State crimes – revision notes with evaluative points

The social conditions of state crime

Kelman and Hamilton (1989) argued that crimes such as torture, genocide etc. are all part of a role that people are socialised into. They look at the conditions that make these behaviours acceptable by focusing on crime of obedience:

  • Authorisation -> this is where individuals are acting according to orders approved by those of higher authority, and their moral principles have been replaced by a duty to obey – following orders.
  • Routinisation -> the crime is being carried out as part of a regular routine, a common practice that can be carried out in a detached manner – part of a job and routine.
  • Dehumanisation -> the ‘enemy of the state’ is portrayed as a sub-human, where normal rules of behaviour don’t apply – taking away their name.
  • (-) This theory takes the blame away from the perpetrator
  • (-) It only explains one type of state crime – genocide

Techniques of neutralisation 

S Cohen applied Matza’s techniques of neutralisation to explain state crime, by arguing that states justify their crimes.
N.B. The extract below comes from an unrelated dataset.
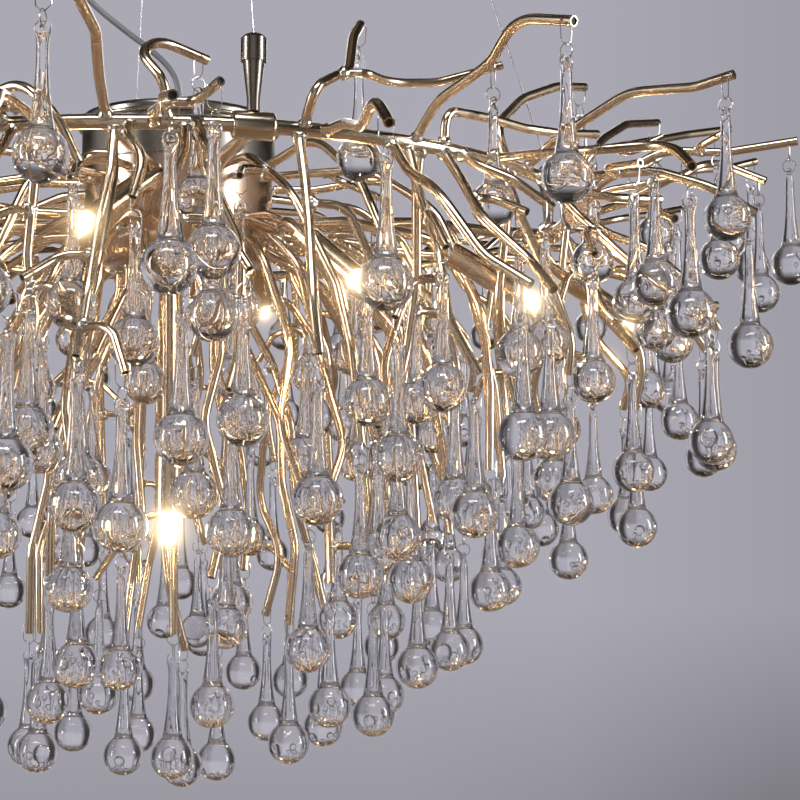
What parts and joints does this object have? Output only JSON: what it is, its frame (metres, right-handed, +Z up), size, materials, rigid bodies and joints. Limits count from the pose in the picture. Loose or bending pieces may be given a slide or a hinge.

He showed how states use the same techniques of neutralisation to attempt to justify their human rights violations:

  • Denial of victim -> deny that enemy are victims of abuse such as terrorists
  • Denial of injury -> say that we are victims
  • Denial of responsibility -> they were just obeying orders (often used by police and guards)
  • Condemning the condemners -> everyone is picking on us
  • Appeal to higher loyalty -> appealing to  higher cause

These seek to enforce a different creation of the event from what might seem to be the case.